Loin de s’arrêter là, les logisticiens comptent encore améliorer la précision horaire des livraisons. Il s’agit pour eux de comprendre où et quand le consommateur souhaite être livré, sans avoir à le solliciter. Aujourd’hui, le niveau de traçabilité des colis, de l’ouverture du camion ou du container jusqu’au dernier kilomètre, permet de déterminer l’heure, au quart d’heure près, de la livraison. Couplés à des données sur les habitudes des destinataires, ces renseignements pourraient, bientôt, faciliter la rencontre du transporteur et de l’acheteur. « Avec le big data, on peut connaître les comportements usuels des clients, leur lieu d’habitation et de travail, leurs trajets et détours, notamment pour se rendre à l’école de leurs enfants ou au supermarché. On peut même les suivre grâce à leur smartphone. Si le transporteur dispose de ces informations, il peut être au bon moment au bon endroit pour livrer » , détaille Stéphane Tomczak.
Informer le destinataire
Au-delà d’améliorer la délivrance des colis, ces transformations numériques répondent à une demande croissante des consommateurs. D’après une étude réalisée par ComScore pour UPS en septembre 2013, 96 % des acheteurs en ligne européens considèrent les services de suivi pratiques, voire essentiels. Près des deux tiers souhaitent disposer d’un numéro de colis pour vérifier le cheminement de leur expédition. C’est d’ailleurs, pour 34 % d’entre eux, un facteur positif de recommandation. L’argument est de taille dans l’univers très concurrentiel de l’e-logistique. « De nombreux acteurs souhaitent se positionner sur ce marché en croissance, mais seuls ceux qui ont un très bon niveau de service tireront leur épingle du jeu » , souligne Jean-Baptiste Renié, fondateur d’Envoimoinscher.com, qui propose des tarifs de livraison négociés et exclusifs auprès de transporteurs.

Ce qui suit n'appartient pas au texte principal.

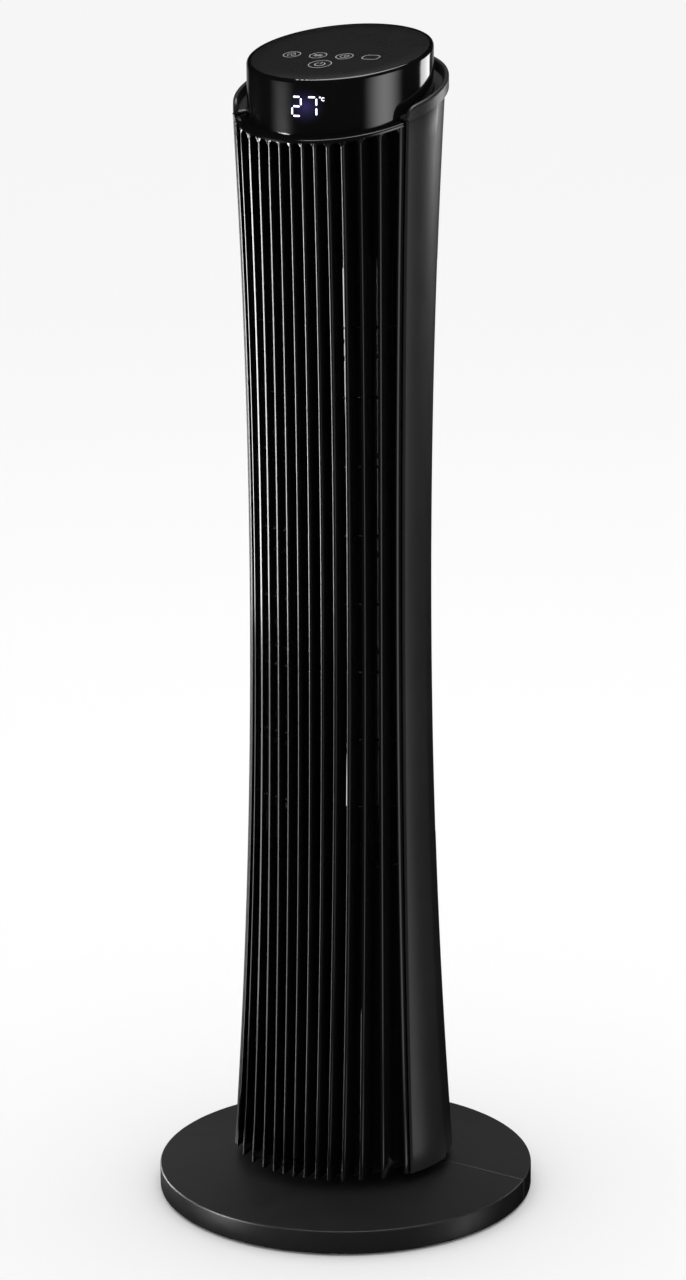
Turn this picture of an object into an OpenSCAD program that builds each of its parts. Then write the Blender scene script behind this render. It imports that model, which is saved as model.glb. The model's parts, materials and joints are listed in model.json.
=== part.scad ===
// Tower fan on a round base. Millimetres, +Z up, front towards -Y,
// origin on the floor under the tower axis.

/* [Tower] */
// Radius of the tower at its waist
waist_r = 71.1; // [70:0.1:73]
// Height of the waist above the floor
waist_z = 510; // [495:1:525]
// Arc radius of the side profile below the waist
low_arc_r = 6500; // [6200:50:8000]
// Arc radius of the side profile above the waist
top_arc_r = 7000; // [6600:50:8500]
// Height of the tower's lower edge above the floor
tower_z = 36; // [35.5:0.5:37]
// Height of the sloping shoulder, measured on the axis
shoulder_z = 872.6; // [868:0.2:876]
// Slope of the shoulder, front low
shoulder_tilt = 16; // [14:0.5:17]
// Casing wall thickness
wall = 3; // [2.6:0.1:3.2]

/* [Grille] */
// Spacing of the middle fins
fin_pitch = 9.5; // [9.2:0.1:9.6]
// Thickness of a fin
fin_t = 2.4; // [1.8:0.1:3]
// Depth of a fin from front to back
fin_depth = 20; // [16:0.5:21]
// Half width of the grille at the waist
edge_half_w = 63; // [62.5:0.1:64]
// Lower end of the air outlet
window_z0 = 284; // [283:0.5:286]
// Upper end of the air outlet
window_z1 = 761; // [760:0.5:762]

/* [Head] */
// Radius of the control head
head_r = 70.4; // [69:0.1:70.6]
// Height of the head's top face, measured on the axis
head_z = 908.8; // [905:0.2:912]
// Slope of the head's top face, front low
head_tilt = 12.5; // [11:0.5:14]
// Height of the display digits, between stroke centres
digit_h = 14; // [12:0.5:16]

/* [Base] */
// Radius of the round base
base_r = 150; // [145:1:160]
// Height of the base rim above the floor
rim_z = 20.5; // [19:0.5:22]
// Height of the base top under the tower
crown_z = 28.2; // [28:0.1:28.4]
// Angle from the tower's front to the base's front at rest
base_turn = 6; // [0:1:10]

/* [Air path] */
// Radius of the impeller rings
impeller_r = 44; // [42:0.5:44.5]
// Number of blades in one segment
blades = 24; // [16:1:30]
// Height of one impeller segment
segment_h = 77; // [75:0.5:77]

/* [Swing drive] */
// Swing of the tower to each side of the base's middle
swing = 40; // [30:1:45]
// Height of the swing gears
gear_h = 5; // [4:0.5:6]

/* [Hidden] */
feet = 4;
segments = 6;
$fn = 96;

// profile steps up the tower
steps = 14;
big = 400;
gap = 0.3;
edge_spread = 0.72;
edge_step = 6.5;
straight_k = 2.5;
inner_fins = [for (i = [-6:5]) i + 0.5];

// levels
post_flange_z = crown_z + 4;
washer_z = post_flange_z + 1.5;
hub_z1 = 50;
ring_z0 = hub_z1 + 0.1;
gear_z0 = ring_z0 + 3;
foot_plate_z = 38;
motor_z0 = 205;
motor_z1 = 276;
motor_r = 40;
plate_z = window_z0;
plate_t = 3;
impeller_z0 = 296;
impeller_z1 = impeller_z0 + segments * segment_h;
roof_z = 764;
tray_drop = 4;
tray_t = 3;
collar_h = 9.8;

// bearings and shafts
post_r = 22;
post_bore_r = 12;
// circles on which the screws of the post's flange and of its top stand
post_screw_r = 46;
ring_screw_r = 17;
shaft_r = 4;
stub_r = 3;
run_gap = 0.04;
fit_gap = 0.02;

// swing gears: tooth size, teeth of the full ring and of the pinion
gear_module = 1;
ring_teeth = 60;
pinion_teeth = 12;
ring_pitch_r = gear_module * ring_teeth / 2;
pinion_pitch_r = gear_module * pinion_teeth / 2;
pinion_y = ring_pitch_r + pinion_pitch_r;
pressure_angle = 20;
backlash = 0.16;

// side profile of the tower: two arcs that meet at the waist
function body_r(z) =
  let (arc = z < waist_z ? low_arc_r : top_arc_r)
  waist_r + arc - sqrt(arc * arc - pow(z - waist_z, 2));

// half width of the grille opening at height z
function edge_x(z) = edge_half_w + edge_spread * (body_r(z) - waist_r);

// share of the grille's spread that fin position k takes: the middle fins stay straight
function spread_share(k) =
  pow(max(abs(k) - straight_k, 0) / (edge_step - straight_k), 1.6) * sign(k);

function fin_x(k, z) =
  fin_pitch * k + (edge_x(z) - edge_step * fin_pitch) * spread_share(k);

body_z1 = 930;
levels = [for (i = [0:steps]) tower_z + (body_z1 - tower_z) * i / steps];

function side_points(off) = [for (z = levels) [body_r(z) + off, z]];

function backwards(list) = [for (i = [len(list) - 1:-1:0]) list[i]];

// angles run from the front (-Y) towards +X
function around(r, a) = [r * sin(a), -r * cos(a)];

// the tower's outer form, grown by off, and carried on past its ends by ext
module turned_body(off = 0, ext = 0) {
  low = [body_r(tower_z) + off, tower_z - ext];
  top = [body_r(body_z1) + off, body_z1 + ext];
  ends = ext > 0 ? [[low], [top]] : [[], []];
  rotate_extrude()
    polygon(concat([[0, low[1]]], ends[0], side_points(off), ends[1], [[0, top[1]]]));
}

// a wall of thickness t under that form, from angle a0 to a1
module turned_shell(off, t, a0, a1) {
  rotate_extrude(angle = a1 - a0, start = a0 - 90)
    polygon(concat(side_points(off), backwards(side_points(off - t))));
}

// keeps what lies between two heights
module between(z0, z1) {
  intersection() {
    children();
    translate([0, 0, z0])
      cylinder(r = 130, h = z1 - z0);
  }
}

// ring sector between two radii, from angle a0 to a1
module ring_sector(r0, r1, h, a0, a1) {
  rotate_extrude(angle = a1 - a0, start = a0 - 90)
    translate([r0, 0])
      square([r1 - r0, h]);
}

module tube(r0, r1, h) {
  difference() {
    cylinder(r = r1, h = h);
    translate([0, 0, -1])
      cylinder(r = r0, h = h + 2);
  }
}

// what lies between two parallel sloping planes, heights taken on the axis
module slab(z0, z1, tilt) {
  translate([0, 0, z1])
    rotate([tilt, 0, 0])
      translate([-big / 2, -big / 2, (z0 - z1) * cos(tilt)])
        cube([big, big, (z1 - z0) * cos(tilt)]);
}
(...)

À l’exigence fondamentale de la livraison de l’achat, sans dommage ni retard, s’ajoute ainsi celle de transmettre au consommateur un maximum d’informations sur l’acheminement de son colis. Si ces données existent et sont disponibles pour l’e-commerçant, le prestataire logistique et le transporteur, reste encore à les faire descendre jusqu’au dernier échelon, et pourtant premier maillon de la chaîne : le client.
Trois questions à…
Remi Vicente, chef de projet chez Xerfi
Vous êtes l’auteur de plusieurs études (1) sur la logistique et l’e-logistique. Quel est l’état actuel du marché ?

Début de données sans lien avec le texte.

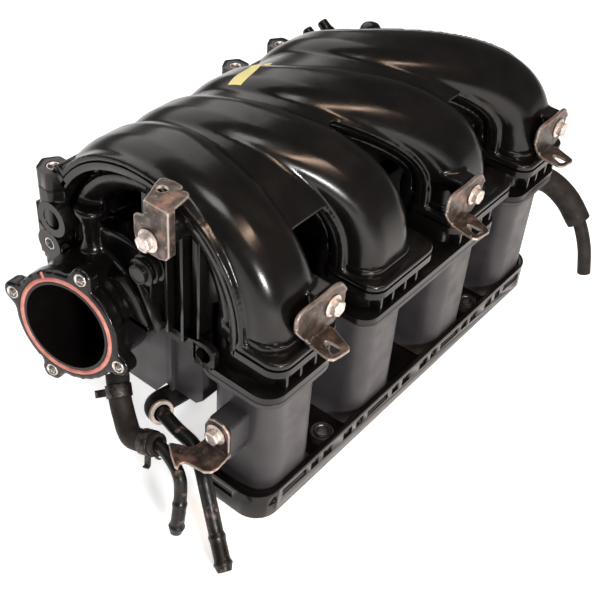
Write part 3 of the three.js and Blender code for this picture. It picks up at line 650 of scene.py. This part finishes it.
def circle(cu, cv, radius, count=48):
    return [(cu + radius * math.cos(2 * math.pi * k / count), cv + radius * math.sin(2 * math.pi * k / count))
            for k in range(count)]


# ---------- throttle frame ----------
ACROSS = (Vector((0, 1, 0)) - THROTTLE_AIM * THROTTLE_AIM.y).normalized()
THROTTLE_UP = ACROSS.cross(THROTTLE_AIM)
SEAL_R = 34
SEAL_KEY_ANGLE = 62
BORE_R = 30.4
THROTTLE_BOLTS = [math.radians(a) for a in (12, 105, 198, 285)]
BOLT_R = 42.5


def throttle_point(across, up, depth):
    return THROTTLE_FACE + ACROSS * across + THROTTLE_UP * up - THROTTLE_AIM * depth


REAR_BOSSES = [(-167, 157, 189), (37, 187, 169.5), (89, 186, 169.5)]
EAR = (152, 155)
EAR_INSERT = (157, 133)
CORNER_BOSS = Vector((-189.7, 48, 202.5))
PIPE_BOSS = Vector((-184, 1, 74.5))


# a waisted post by the throttle and a round capped one at the far end
DOME_POSTS = [
    ((-165, 128, 134), [(12, 0), (8.5, 5), (6, 13), (6.4, 25), (9.5, 33), (10.5, 36), (9, 38)]),
    ((147, 140, 134), [(11, 0), (10, 10), (9.4, 40), (9, 45), (7, 48.4), (3, 50)]),
]
NIPPLE_X = (122, 142)
PLENUM_ROOM = (-160, 140, 44, 150, 60, 130)
NECK_LENGTH, NECK_R, NECK_ROOT_R = 52, 37, 41
FACE_RING_R, FACE_RING_DEPTH = 39.8, 11
GROOVE_HALF = 1.9
INSERT_HOLE_R = 4.8
DUCT_HALF_X, DUCT_HALF_Y = 21.5, 22.5
END_WALL = (-163, -159.6)


def middle_shell():
    bm = bmesh.new()
    for n in range(4):
        skin(bm, [belly_ring(n, 183 - k * 3) for k in range(69)])
        skin(bm, [crown_ring(n, END_ANGLE - 3 - k * 3, -0.2) for k in range(18)])
        x = PORT_X[n]
        plate(bm, rounded(x - 26, x + 26, -26.5, 26, 15), "z", WELD_Z + 0.4, 146)
    plate(bm, dome_outline(), "x", -163, 146)
    bar(bm, throttle_point(0, 0, 6), throttle_point(0, 0, NECK_LENGTH), NECK_R, NECK_ROOT_R, 64)
    bar(bm, throttle_point(0, 0, 0), throttle_point(0, 0, FACE_RING_DEPTH), FACE_RING_R, None, 64)
    for t in THROTTLE_BOLTS:
        a, b = math.cos(t) * BOLT_R, math.sin(t) * BOLT_R
        bar(bm, throttle_point(a, b, 0), throttle_point(a, b, 12), 7.6)
        bar(bm, throttle_point(a * 0.86, b * 0.86, 0), throttle_point(a * 0.86, b * 0.86, 12), 9.6)
        bar(bm, throttle_point(a * 0.86, b * 0.86, 2), throttle_point(a * 0.8, b * 0.8, 34), 6, 3)
    bar(bm, (CORNER_BOSS.x, 48, 202.5), (-158, 48, 202.5), 8.6, 9.6)
    for place, profile in DOME_POSTS:
        turned(bm, place, (0, 0, 1), profile)
    bar(bm, (-180, 96, 82), (-192, 81.7, 67.7), 4.6, 4.2)
    for x, y, z in REAR_BOSSES:
        bar(bm, (x, y, z - 40), (x, y, z - 14), 7)
    for x in NIPPLE_X:
        bar(bm, (x, 150, 143), (x, 186, 171), 6, 4.6)
        bar(bm, (x, 176, 162), (x, 179, 165), 6.4)
    # a web well below the rims closes the pocket between the third and fourth runners
    strip(bm, 174, 108, ARCH_R - 24, ARCH_R - 20,
          lambda a: wall_at(2, a, 1) - 3, lambda a: wall_at(3, a, -1) + 3)
    body = finish_mesh(bm, "middle_shell_skin")
    melt(body, 1.6, 4)
    carve(
        body,
        cutter(block, *PLENUM_ROOM),
        cutter(bar, throttle_point(0, 0, -4), throttle_point(0, 0, 62), BORE_R, None, 72),
        cutter(turned, throttle_point(0, 0, 6.2), THROTTLE_AIM,
               [(SEAL_R - GROOVE_HALF, 0), (SEAL_R + GROOVE_HALF, 0),
                (SEAL_R + GROOVE_HALF, 12), (SEAL_R - GROOVE_HALF, 12)], 72, True),
    )
    for t in THROTTLE_BOLTS:
        u, v = math.cos(t) * BOLT_R, math.sin(t) * BOLT_R
        carve(body, cutter(bar, throttle_point(u, v, -4), throttle_point(u, v, 10), INSERT_HOLE_R))
    for x in PORT_X:
        carve(body, cutter(plate, rounded(x - 22, x + 22, -22.5, 22, 12), "z", WELD_Z - 3, 150))
    shade(body, 50)
    return dress(body, "nylon_gloss", replaces=["middle_shell"])


def dome_outline():
    points = [(45, 112.5), (182, 112.5), (182, 122), (150, 140)]
    for k in range(15):
        t = 0.5 + (math.pi - 0.65) * k / 14
        points.append((104 + 48 * math.cos(t), 112 + 48 * math.sin(t)))
    points.append((45, 118))
    return points


def weld_plans():
    return [rounded(-178, -113, WELD_FRONT, 27.8, 14), rounded(-83, 79, WELD_FRONT, 27.8, 12),
            rounded(104, 172, WELD_FRONT, 27.8, 14)]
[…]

En cinq ans, on a assisté à l’essor de nombreux petits prestataires spécialisés dans l’e-logistique. Mais depuis 2012, ces acteurs sont rachetés par les grands groupes : Orium et Morin par La Poste, ADS par Rakuten, CEPL et France Paquets par ID Logistics… Dans 10 ans, l’e-logistique sera entre les mains des grands opérateurs de l’envoi, du courrier et des expressistes comme La Poste, DHL ou UPS, ainsi que des spécialistes de la vente à distance positionnés sur le marché, comme le groupe 3Suisses ou encore La Redoute. Les petits, eux, doivent trouver leur équilibre pour survivre, notamment en se positionnant sur des projets de taille intermédiaire.

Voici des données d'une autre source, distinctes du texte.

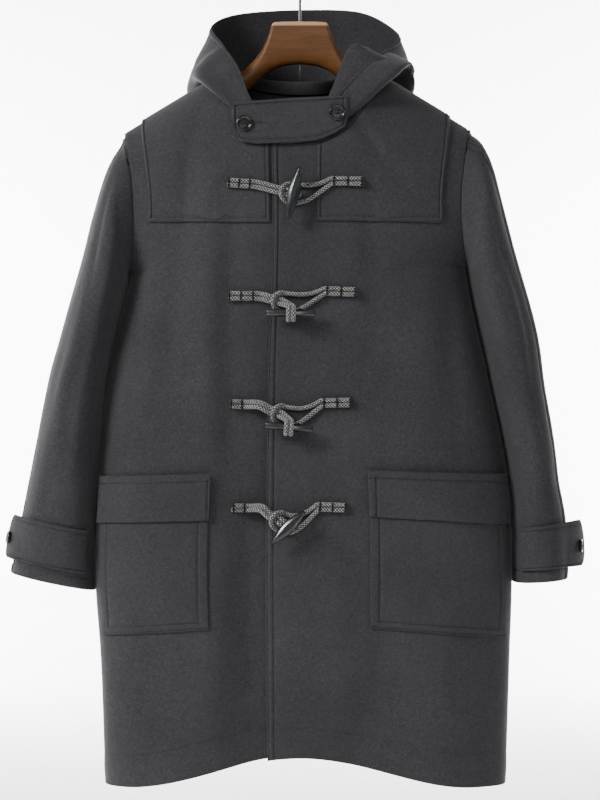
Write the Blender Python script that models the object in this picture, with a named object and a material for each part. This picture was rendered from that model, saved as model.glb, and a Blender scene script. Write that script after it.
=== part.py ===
"""A duffle coat of thick milled wool on a wooden hanger, hanging by the hanger's hook.

Metres, +Z up, +X to the viewer's right as the coat is seen from the front, the front facing -Y. The origin
is the top of the inside of the hook, where a rail would carry it.

Every cloth piece is a wall of one thickness. Its inner face lies on a surface worked out from the coat's
sizes, and its outer face is that surface moved out along its normals. What lies on a panel starts from the
panel's own surface.
"""

import math

import bpy
import numpy as np

# ---- Driving sizes ---------------------------------------------------------------------------------------
CLOTH = 0.0026  # thickness of the milled wool
GAP = 0.0003  # between two pieces at a seam, or one on the other
LAYER = CLOTH + GAP  # what each piece laid on another adds

SHOULDER_PEAK = -0.097  # height at which the two shoulder lines would meet over the neck
SHOULDER_FALL = 0.60  # drop of the shoulder line for each metre out
SHOULDER_ROLL = 0.100  # drop in which the cloth rolls from the shoulder seam to its full depth
ARMHOLE_DEPTH = 0.062  # half the armhole, front to back; it is two shoulder rolls high
SIDE_ROUND = 3.2  # power of the rounding at the body's sides
FLATNESS = 3.6  # body's half width over its half depth, for even columns

NECK_HALF = 0.100
NECK_DROP = {"front": 0.105, "back": 0.022}  # from the side of the neck to its middle
OPENING_EDGE = -0.163  # edge of the upper front, as a share of the body's half width
UNDER_EDGE = 0.190  # edge of the front beneath it
HEM_MIDDLE = -1.100
HEM_RISE = 0.043  # the hem's sides hang this much lower than its middle
HEM_SPREAD = 0.240
HEM_BACK = 0.014

FRONT, BACK = -1.0, 1.0

# The body's sizes at each height: half widths to the viewer's left and right, and depths to the front and
# the back.
BODY_COLUMNS = ("z", "left", "right", "front", "back")
BODY_ROWS = [
    (-1.150, 0.268, 0.283, 0.070, 0.064),  # hem
    (-0.960, 0.275, 0.289, 0.073, 0.067),  # skirt
    (-0.860, 0.282, 0.292, 0.075, 0.069),  # pocket mouths
    (-0.720, 0.277, 0.286, 0.077, 0.071),  # hips
    (-0.560, 0.262, 0.254, 0.080, 0.074),  # waist
    (-0.442, 0.234, 0.229, 0.083, 0.077),  # underarm
    (-0.342, 0.227, 0.219, 0.083, 0.075),  # chest
    (-0.242, 0.240, 0.2305, 0.078, 0.070),  # shoulder tips
]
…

Quels leviers les e-logisticiens devront-ils activer pour répondre aux besoins de leurs clients ?
Le nerf de la guerre de l’e-logistique, c’est le suivi des commandes : pour le logisticien, qui en gère beaucoup et de petite taille, pour le donneur d’ordres, qui gère ses stocks et ses offres en ligne, et pour le client, qui demande ce service à son e-commerçant. L’une des attentes du client est de disposer de divers modes de transport et de livraison, ainsi que la possibilité de modifier ses critères une fois la commande expédiée. Autant d’exigences qui nécessitent, de la part des e-logisticiens, réactivité et flexibilité.
De quels moyens disposent-ils pour relever ces défis ?
Du numérique ! Dans l’entrepôt, l’informatique embarquée optimise la collecte des articles, les parcours de préparation des commandes et le conditionnement final. Une refonte des systèmes d’information, elle, décloisonne les données entre les logiciels de gestion intégrée, de gestion d’entrepôt ou de suivi de transport et facilite la communication entre les différents maillons de la chaîne. Enfin, le big data fait également son entrée dans l’équation, avec des acteurs en avance, comme DHL et UPS, qui intègrent des données comme le trafic ou la météo en temps réel pour optimiser le circuit de livraison.
(1) « Les prestataires logistiques en France – Face aux défis de l’automatisation, du numérique et du comanufacturing », juin 2014, et « Le dernier kilomètre dans la logistique du e-commerce – De la massification des flux à la relation client », septembre 2013.